Whatever air support NATO provided, however, did not appear to turn the situation at all to the rebels' advantage.

"We don't know why they're not here," said Moftah Mohammed, a 36-year-old rebel soldier. "Our forces are mainly on the side of the main road. We've heard Gadhafi's forces are pushing deep into the desert" in an attempt to head off rebel forces. "We don't want to be stuck in the middle of that."

Mohammed, however, thought loyalist forces would stop pursuing the rebels. "Gadhafi aims to take back Ras Lanouf and Brega because he's running out of oil. I think he'll stop there," he said.

As Gadhafi's forces push rebels toward their de-facto capital Benghazi, some 140 miles (220 kilometers) northeast of Brega, pressure is growing for NATO members and other supporters of the air campaign to do more.

Prime Minister David Cameron said Britain believes a legal loophole could allow nations to supply weapons to Libya's rebels - but stressed the U.K. has not decided whether it will offer assistance to the rebels.

U.S. Secretary of State Hillary Rodham Clinton said Tuesday that Washington also believes it would be legal to give the rebels weapons. As to whether the country would do so, President Barack Obama told NBC, "I'm not ruling it out, but I'm also not ruling it in."

France, one of the strongest backers of international intervention in Libya, believes arming rebels would require a new U.N. resolution; the existing one includes an arms embargo. But Foreign Minister Alain Juppe said, "We are ready to discuss it with our partners."

Under the U.N. resolution authorizing necessary measures to protect civilians, nations supplying weapons would need to be satisfied they would be used only to defend civilians - not to take the offensive to Gadhafi's forces.

Cameron's spokesman Steve Field said British and other diplomats were involved in negotiations with the rebel leadership in Benghazi partly to gauge if the opposition would be trustworthy allies.

"We are in the process of talking to those people and learning more about their intentions," Field told reporters.

Another possibility is to ramp up airstrikes, which so far have been conducted with the stated goal of helping civilians, rather than with helping the rebels advance.
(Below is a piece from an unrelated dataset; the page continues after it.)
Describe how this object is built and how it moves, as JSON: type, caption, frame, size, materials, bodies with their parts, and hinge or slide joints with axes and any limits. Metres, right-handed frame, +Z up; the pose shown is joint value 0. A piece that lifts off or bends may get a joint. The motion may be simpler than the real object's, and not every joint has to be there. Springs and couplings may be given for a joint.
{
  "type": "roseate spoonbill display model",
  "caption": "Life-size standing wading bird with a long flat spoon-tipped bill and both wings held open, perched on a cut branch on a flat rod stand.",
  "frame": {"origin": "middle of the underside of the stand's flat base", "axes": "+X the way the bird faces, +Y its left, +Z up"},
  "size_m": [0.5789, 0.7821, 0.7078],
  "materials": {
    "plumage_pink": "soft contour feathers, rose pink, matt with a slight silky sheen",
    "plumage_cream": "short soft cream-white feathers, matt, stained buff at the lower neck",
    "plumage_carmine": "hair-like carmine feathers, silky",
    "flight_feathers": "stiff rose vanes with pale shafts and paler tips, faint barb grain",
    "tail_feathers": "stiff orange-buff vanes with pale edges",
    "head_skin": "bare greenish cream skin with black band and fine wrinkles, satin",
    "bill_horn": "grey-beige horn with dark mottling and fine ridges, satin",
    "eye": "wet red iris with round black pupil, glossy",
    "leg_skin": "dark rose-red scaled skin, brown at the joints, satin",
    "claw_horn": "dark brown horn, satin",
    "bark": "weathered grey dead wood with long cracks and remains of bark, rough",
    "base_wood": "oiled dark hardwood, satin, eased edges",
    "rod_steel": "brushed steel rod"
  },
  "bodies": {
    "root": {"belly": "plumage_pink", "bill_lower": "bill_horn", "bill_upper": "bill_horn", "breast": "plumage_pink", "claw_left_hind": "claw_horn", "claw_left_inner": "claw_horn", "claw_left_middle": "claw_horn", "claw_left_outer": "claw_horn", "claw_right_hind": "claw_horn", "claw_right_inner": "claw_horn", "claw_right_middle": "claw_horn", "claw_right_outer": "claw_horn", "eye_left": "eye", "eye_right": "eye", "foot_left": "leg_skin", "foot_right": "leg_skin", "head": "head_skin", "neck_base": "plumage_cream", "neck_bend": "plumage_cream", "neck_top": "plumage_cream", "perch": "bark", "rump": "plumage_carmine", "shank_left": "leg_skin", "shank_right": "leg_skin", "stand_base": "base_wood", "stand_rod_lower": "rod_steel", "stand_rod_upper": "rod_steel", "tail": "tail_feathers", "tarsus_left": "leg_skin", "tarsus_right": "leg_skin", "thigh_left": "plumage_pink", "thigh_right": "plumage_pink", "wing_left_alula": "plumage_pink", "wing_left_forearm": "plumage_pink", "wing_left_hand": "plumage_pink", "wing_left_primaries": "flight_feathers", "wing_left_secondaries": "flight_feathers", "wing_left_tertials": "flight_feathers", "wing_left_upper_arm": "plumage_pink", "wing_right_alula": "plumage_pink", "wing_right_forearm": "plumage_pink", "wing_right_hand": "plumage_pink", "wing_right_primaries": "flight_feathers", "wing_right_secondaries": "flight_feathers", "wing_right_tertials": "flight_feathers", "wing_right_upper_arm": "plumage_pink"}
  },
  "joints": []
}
But even the airstrikes conducted so far have been criticized by world powers such as Germany and Russia.

There are also hopes for a diplomatic solution.

Italian Foreign Minister Franco Frattini said negotiations on securing Gadhafi's exit were being conducted with "absolute discretion" and that there were options on the table that hadn't yet been formalized.

"What is indispensable is that there be countries that are willing to welcome Gadhafi and his family, obviously to end this situation which otherwise could go on for some time," he said.

But the Italian diplomat insisted immunity for Gadhafi was not an option. "We cannot promise him a 'safe-conduct' pass," he stressed.

Libyan Foreign Minister Moussa Koussa visited Tunisia briefly, but there was no word if this was linked to the secret talks.

Uganda appeared to be the first country to publicly offer Gadhafi refuge. The spokesman for Uganda's president, Tamale Mirundi, told the AP on Wednesday that he would be welcome there.

France - which was the first nation to formally recognize the Libyan rebels - confirmed that a diplomatic presence was established in Benghazi on Tuesday. Foreign Minister Alain Juppe stressed that Antoine Sivan will not be a formal ambassador but rather a diplomat there to establish relations with the Council in Benghazi.

Mahmoud Shammam, a spokesman for the Libyan opposition, told reporters in London that, properly equipped, rebels "would finish Gadhafi in a few days."

"We do not have arms. We ask for the political support more than we are asking for the arms, but if we get both that would be great," Shammam said.

Britain, meanwhile, said it expelled five Libyan diplomats loyal to Gadhafi, including the country's military attache, because of their intimidation of opposition supporters and their potential threat to the U.K.'s national security.